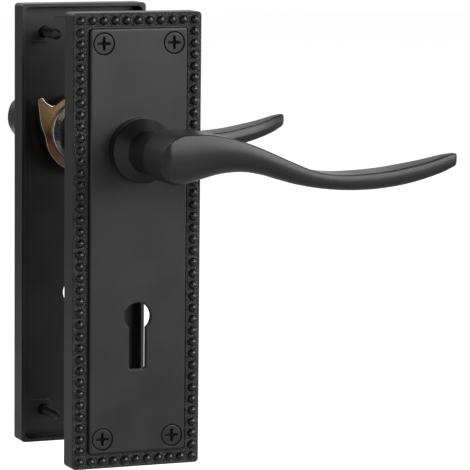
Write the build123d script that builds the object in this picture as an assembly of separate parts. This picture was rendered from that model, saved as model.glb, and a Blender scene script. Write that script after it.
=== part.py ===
from build123d import *
import math
import os

# Lever door handle set on beaded lock plates: two plates with the door between them,
# two sprung levers, the square spindle that joins them, and the screws.
# Millimetres. Origin on the spindle axis, halfway through the door. +X runs along the levers,
# +Z is up, and the front set lies on the -Y side. "Out" is the distance from the middle of the
# door: every piece is drawn for the front side, at y = -out, and mirrored for the rear side.

# Door and plates
door_thickness = 45.0
plate_width = 46.0
plate_height = 155.0
plate_depth = 8.5
plate_above_spindle = 46.2
plate_corner_radius = 1.3
plate_edge_radius = 0.45
rim_thickness = 1.15
rim_corner_radius = 2.0
plate_wall = 2.0

# Raised panel and the line round it
panel_rise = 1.3
panel_side_inset = 5.5
panel_end_inset = 5.1
panel_corner_radius = 1.2
panel_edge_radius = 0.8
groove_width = 0.5
groove_depth = 0.35

# Row of beads
bead_diameter = 3.0
bead_inset = 2.6
beads_across = 11
beads_along = 39

# Keyhole
keyhole_drop = 57.0
keyhole_radius = 4.9
keyhole_slot_width = 6.2
keyhole_height = 22.9
keyhole_edge_radius = 0.3
keyhole_foot_radius = 0.8

# Fixing screws: countersunk, cross recess, pointed
screw_side_inset = 10.4
screw_end_inset = 10.3
screw_length = 19.5
screw_radius = 1.75
screw_root_radius = 1.3
screw_head_radius = 3.5
screw_head_lip = 0.45
screw_head_edge_radius = 0.25
screw_head_sink = 0.15
screw_point_length = 3.0
screw_point_radius = 0.25
screw_thread_pitch = 1.4
screw_thread_length = 13.0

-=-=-

__Work required__.
Output the full listing exactly as it stands.

__Task response__.
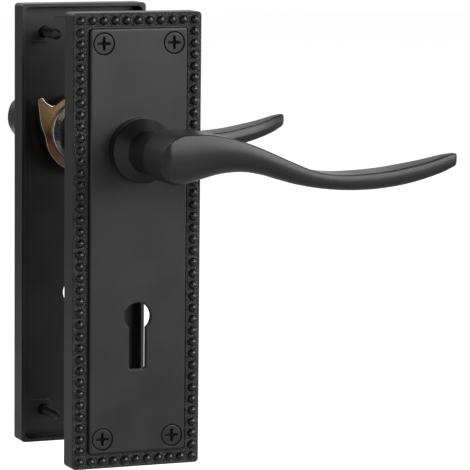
Write the build123d script that builds the object in this picture as an assembly of separate parts. This picture was rendered from that model, saved as model.glb, and a Blender scene script. Write that script after it.
=== part.py ===
from build123d import *
import math
import os

# Lever door handle set on beaded lock plates: two plates with the door between them,
# two sprung levers, the square spindle that joins them, and the screws.
# Millimetres. Origin on the spindle axis, halfway through the door. +X runs along the levers,
# +Z is up, and the front set lies on the -Y side. "Out" is the distance from the middle of the
# door: every piece is drawn for the front side, at y = -out, and mirrored for the rear side.

# Door and plates
door_thickness = 45.0
plate_width = 46.0
plate_height = 155.0
plate_depth = 8.5
plate_above_spindle = 46.2
plate_corner_radius = 1.3
plate_edge_radius = 0.45
rim_thickness = 1.15
rim_corner_radius = 2.0
plate_wall = 2.0

# Raised panel and the line round it
panel_rise = 1.3
panel_side_inset = 5.5
panel_end_inset = 5.1
panel_corner_radius = 1.2
panel_edge_radius = 0.8
groove_width = 0.5
groove_depth = 0.35

# Row of beads
bead_diameter = 3.0
bead_inset = 2.6
beads_across = 11
beads_along = 39

# Keyhole
keyhole_drop = 57.0
keyhole_radius = 4.9
keyhole_slot_width = 6.2
keyhole_height = 22.9
keyhole_edge_radius = 0.3
keyhole_foot_radius = 0.8

# Fixing screws: countersunk, cross recess, pointed
screw_side_inset = 10.4
screw_end_inset = 10.3
screw_length = 19.5
screw_radius = 1.75
screw_root_radius = 1.3
screw_head_radius = 3.5
screw_head_lip = 0.45
screw_head_edge_radius = 0.25
screw_head_sink = 0.15
screw_point_length = 3.0
screw_point_radius = 0.25
screw_thread_pitch = 1.4
screw_thread_length = 13.0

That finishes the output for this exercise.